> **Records for the exercise**
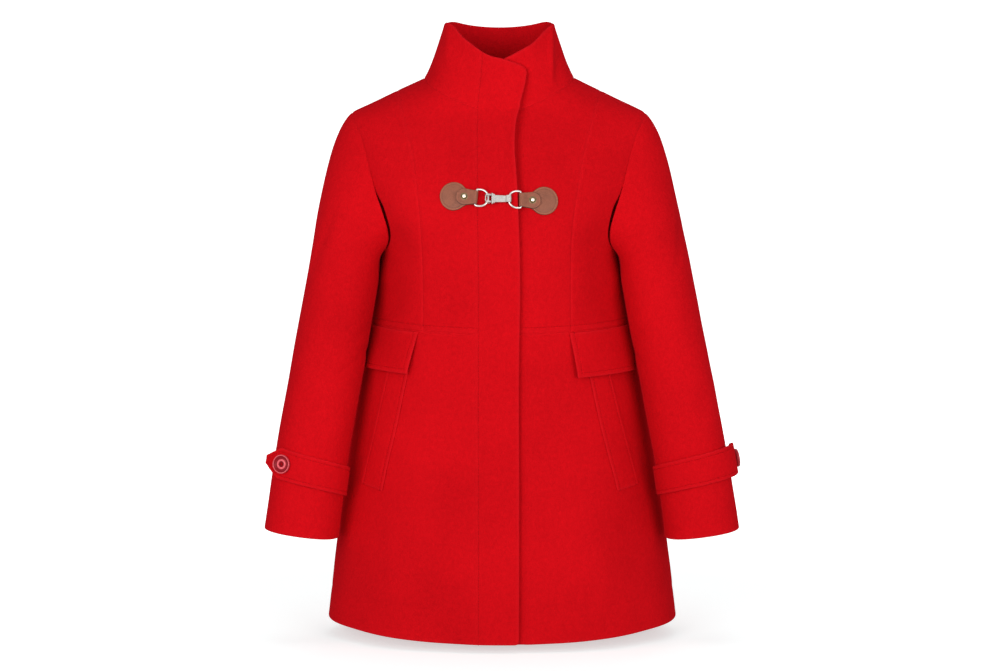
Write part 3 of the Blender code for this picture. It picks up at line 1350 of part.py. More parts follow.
def main():
    """Build the whole coat."""
    clear_scene()
    curves = {RIGHT: side_curves(RIGHT), LEFT: side_curves(LEFT)}
    underlap = underlap_curves()
    necks = build_collar(curves, underlap)
    armholes = {
        RIGHT: build_sleeve(RIGHT, "sleeve_right", curves[RIGHT]),
        LEFT: build_sleeve(LEFT, "sleeve_left", curves[LEFT]),
    }
    build_fronts(curves, underlap, necks, armholes)
    build_backs(curves, necks, armholes)
    build_front_skirts(curves, underlap)
    build_band()
    for plan, word in zip(FLAPS, ("right", "left")):
        build_flap(plan, "pocket_flap_" + word)
        build_welt(plan.side, "pocket_welt_" + word)
    for plan, word in zip(STRAPS, ("right", "left")):
        build_strap(plan, "cuff_strap_" + word)
        build_button(plan, "cuff_button_" + word)
    build_clasp()


main()
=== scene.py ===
"""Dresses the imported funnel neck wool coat: wool, seams, stitches, buttons, clasp and studio.

Each cloth piece is a thin closed wall on the form of its solid, with softer edges, creases and seams.
The origin is the middle of the neck base. The front faces -Y and +X is the wearer's left.
"""

import json
from collections import namedtuple
from functools import lru_cache

import bpy
import numpy as np
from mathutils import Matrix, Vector
from mathutils.geometry import tessellate_polygon


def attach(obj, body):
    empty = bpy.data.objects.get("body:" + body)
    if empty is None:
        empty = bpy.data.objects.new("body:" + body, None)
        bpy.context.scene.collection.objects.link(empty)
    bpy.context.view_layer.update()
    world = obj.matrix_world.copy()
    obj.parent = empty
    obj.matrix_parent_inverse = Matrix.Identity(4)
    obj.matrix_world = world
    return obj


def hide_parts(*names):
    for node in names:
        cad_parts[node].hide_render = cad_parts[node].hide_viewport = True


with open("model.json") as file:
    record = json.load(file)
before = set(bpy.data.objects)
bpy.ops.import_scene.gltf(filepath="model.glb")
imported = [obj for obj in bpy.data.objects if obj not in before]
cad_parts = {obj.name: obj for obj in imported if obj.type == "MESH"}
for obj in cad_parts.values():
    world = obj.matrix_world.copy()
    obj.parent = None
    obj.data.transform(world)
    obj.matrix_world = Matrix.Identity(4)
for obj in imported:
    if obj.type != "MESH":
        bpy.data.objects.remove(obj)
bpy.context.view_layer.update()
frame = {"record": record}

bl_info = {
    "name": "Funnel Neck Wool Coat",
    "version": (1, 0, 0),
    "blender": (4, 5, 0),
    "location": "View3D > Sidebar > Wool Coat",
    "description": "Sews the wool pieces, stitches, buttons and clasp of a funnel neck coat on its solids",
    "category": "Object",
}

BODY = "root"
SLOT_COLOURS = {row["slot"]: row["base_color"] for row in frame["record"]["materials"]}

# The wearer's sides, and the words that the names of their pieces end with.
RIGHT, LEFT = -1, 1
WORDS = ("right", "left")
SIDES = tuple(zip((RIGHT, LEFT), WORDS))

# Cloth and the lap of the front. Sewn edges run a hair past each other, so no light shows between.
CLOTH = 0.0030
COLLAR_CLOTH = 0.0042
SEAM_GAP = -0.00016
LAP_LIFT = 0.0036
LAP_RUN = 0.045

# The body surface: a rounded section at each height, under a shoulder roof.
BodySection = namedtuple("BodySection", "height half_width front_depth back_depth fullness")
BODY_SECTIONS = (
    BodySection(-0.730, 0.2400, 0.152, 0.142, 2.5),
    BodySection(-0.620, 0.2275, 0.143, 0.132, 2.5),
    BodySection(-0.500, 0.2104, 0.131, 0.118, 2.4),
    BodySection(-0.400, 0.1940, 0.121, 0.104, 2.3),
    BodySection(-0.320, 0.1790, 0.114, 0.093, 2.3),
    BodySection(-0.255, 0.1668, 0.119, 0.094, 2.3),
    BodySection(-0.214, 0.1580, 0.127, 0.099, 2.4),
    BodySection(-0.170, 0.1770, 0.129, 0.104, 2.8),
    BodySection(-0.120, 0.1970, 0.116, 0.106, 3.0),
    BodySection(-0.070, 0.2070, 0.093, 0.097, 3.0),
    BodySection(-0.025, 0.2085, 0.068, 0.076, 3.0),
    BodySection(0.000, 0.2085, 0.061, 0.061, 3.0),
    BodySection(0.035, 0.2085, 0.056, 0.052, 3.0),
)
# How far back the sides of the body hang below the underarm, and the heights where that fades.
SIDE_SET = 0.022
SIDE_SET_POWER = 4
SIDE_SET_WIDEST = 1.1
SIDE_SET_TOP, SIDE_SET_FULL = -0.216, -0.280
SIDE_SET_EASES, SIDE_SET_END = -0.500, -0.620
# How far the middle of the filled coat lies to the side at each height.
Lean = namedtuple("Lean", "x height")
LEAN = (
    Lean(0.0022, -0.740), Lean(0.0015, -0.550), Lean(0.0000, -0.400), Lean(-0.0010, -0.250),
    Lean(-0.0028, -0.150), Lean(-0.0030, -0.050), Lean(-0.0022, 0.020), Lean(-0.0018, 0.090),
)
SHOULDER_TIP_X = 0.1975
SHOULDER_TIP_HEIGHT = -0.0258
SHOULDER_SLOPE = 0.475
SHOULDER_ROUND = 0.050
SHOULDER_BLEND = 0.0012

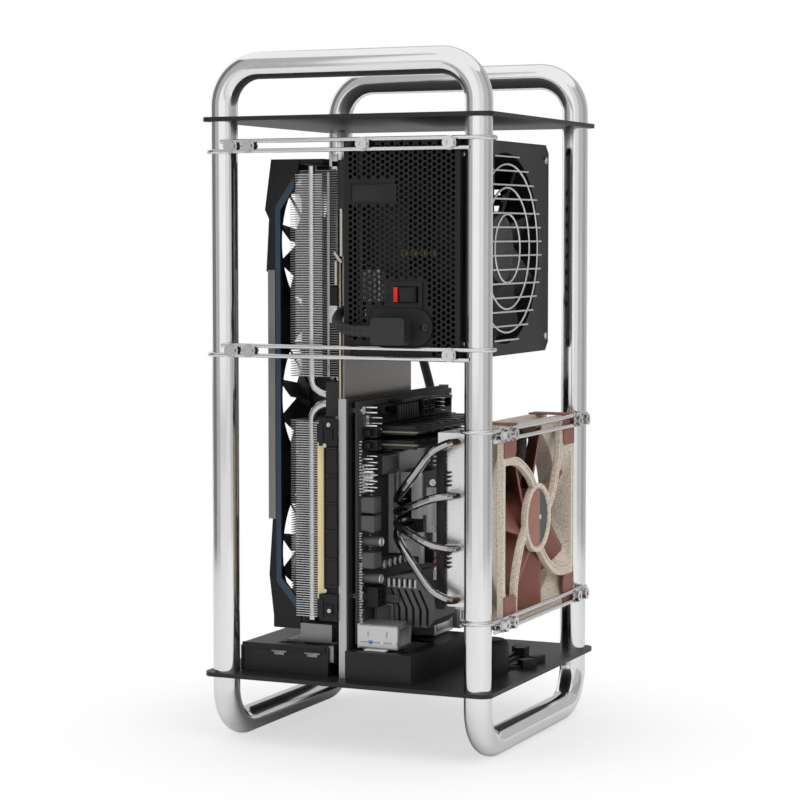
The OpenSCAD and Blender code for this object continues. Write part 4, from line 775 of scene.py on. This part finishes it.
# folded lips and bright tabs in the slots of the stand under the card
stand = start_piece("card_stand_lip")
more_block((-86.0, -91.4, 66.6), (-21.0, -90.0, 70.9))
more_block((-87.2, -91.4, 50.3), (-85.8, 48.0, 68.5))
sink((0, -1, 0), -91.4, 1.4, 0.5, (-86.5, -92, 66), (-20, -91, 72))
close_piece(stand, satin_sheet, bevel=0.6)
tabs = start_piece("card_stand_tabs")
for x in (-62.5, -36.5):
    more_block((x, -92.0, 65.4), (x + 12.0, -91.2, 66.5))
    more_block((x + 2.0, -91.8, 63.4), (x + 10.0, -91.3, 65.5))
close_piece(tabs, end_steel, bevel=0.2)
brace = start_piece("card_stand_brace")
more_block((-19.8, -88.0, 50.4), (-15.6, -60.0, 71.5))
bpy.ops.mesh.select_all(action="DESELECT")
pick((0, -1, 0), -88.0)
bpy.ops.transform.resize(value=(1.0, 1.0, 0.55), center_override=tuple(source_place(-17.0, -88.0, 71.5)))
close_piece(brace, end_steel, bevel=0.3)

# Mainboard
# Multilayer resin board, 170 mm square, on bright metal posts before a light grey sheet tray, with its
# sockets, memory, coils, capacitors and heat sinks, and a twin row of ports at its foot.
dark_metal = finish("dark_anodised", (0.035, 0.035, 0.036), 0.40, metal=0.6, grain=0.0006, tone=0.2)
mid_metal = finish("grey_cast", (0.105, 0.105, 0.107), 0.44, metal=0.35, grain=0.0006, tone=0.12)
pin_metal = finish("pin_plating", (0.82, 0.81, 0.78), 0.22, metal=1.0, tone=0.08)
pale_cast = finish("pale_cast", (0.68, 0.68, 0.69), 0.42, metal=0.25, tone=0.08)
tin_case = finish("tin_case", (0.60, 0.60, 0.61), 0.30, metal=0.75, grain=0.0006, tone=0.06)
# painted shade: the light grey tray sheet is coloured dark past a level across it, where it lies behind the
# board
tray_look = split_finish("tray_sheet_and_painted_shade", ((0.50, 0.49, 0.49), 0.34, 0.75),
                         ((0.012, 0.012, 0.012), 0.55, 0.0), 0, -0.0064)
wear(tray_look, "board_tray")
wear(pin_metal, "board_posts")
wear(moulded, "power_sockets", "memory_slots", "base_socket", "loose_plugs")
wear(dark_metal, "memory_sticks", "drive_cover", "cooler_base")
wear(mid_metal, "board_heat_sink", "chokes", "capacitors")
wear(pin_metal, "pin_headers")
wear(pale_cast, "cooler_mount")
wear(tin_case, "network_socket", "port_block")

# around the socket: pale cast carrier with its arms, seen between the pipes, and a dark toothed edge
carrier = start_piece("cooler_carrier")
more_block((12.5, -35.5, 180.5), (29.5, -33.5, 191.0))
more_block((21.0, -35.5, 158.0), (29.5, -33.5, 180.8))
more_block((33.0, -36.5, 148.5), (40.8, -34.5, 181.0))
sink((0, -1, 0), -36.5, 1.2, 0.6, (32, -37, 148), (41, -36, 182))
more_block((29.4, -36.0, 161.0), (33.4, -34.2, 168.0))
more_block((14.0, -35.5, 131.0), (29.6, -33.5, 142.6))
sink((0, -1, 0), -35.5, 1.4, 0.6, (13, -36, 130), (30, -35, 143))
more_block((27.0, -36.2, 126.0), (31.0, -34.2, 148.6))
close_piece(carrier, pale_cast, bevel=0.8)
toothed = start_piece("cooler_toothed_edge")
more_block((50.0, -58.2, 98.0), (56.0, -56.0, 211.5))
for z in (127, 130, 133, 136, 184.5, 187.5, 190.5, 193.5):
    more_block((55.8, -58.0, z), (59.6, -56.2, z + 1.4))
for z in range(200, 212, 3):
    more_block((44.0, -58.4, z), (50.2, -56.6, z + 1.5))
close_piece(toothed, moulded, bevel=0.25)
screw_row("carrier_screw_", 2.4, (0, -1, 0), steel, [(47.0, -57.0, 187.0), (37.5, -36.5, 152.0)])

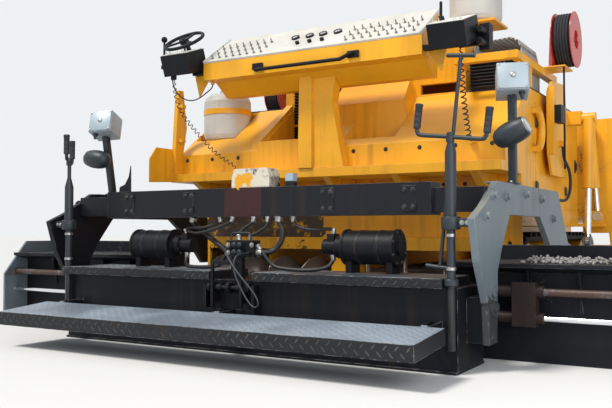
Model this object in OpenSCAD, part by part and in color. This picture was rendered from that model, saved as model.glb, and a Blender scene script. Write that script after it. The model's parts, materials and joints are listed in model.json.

> **Problem to solve**
Write out, exactly as they stand, the lines from the one containing "build_band()" through the one containing "clasp and studio.", both ends included.

> **Reply**
    build_band()
    for plan, word in zip(FLAPS, ("right", "left")):
        build_flap(plan, "pocket_flap_" + word)
        build_welt(plan.side, "pocket_welt_" + word)
    for plan, word in zip(STRAPS, ("right", "left")):
        build_strap(plan, "cuff_strap_" + word)
        build_button(plan, "cuff_button_" + word)
    build_clasp()


main()
=== scene.py ===
"""Dresses the imported funnel neck wool coat: wool, seams, stitches, buttons, clasp and studio.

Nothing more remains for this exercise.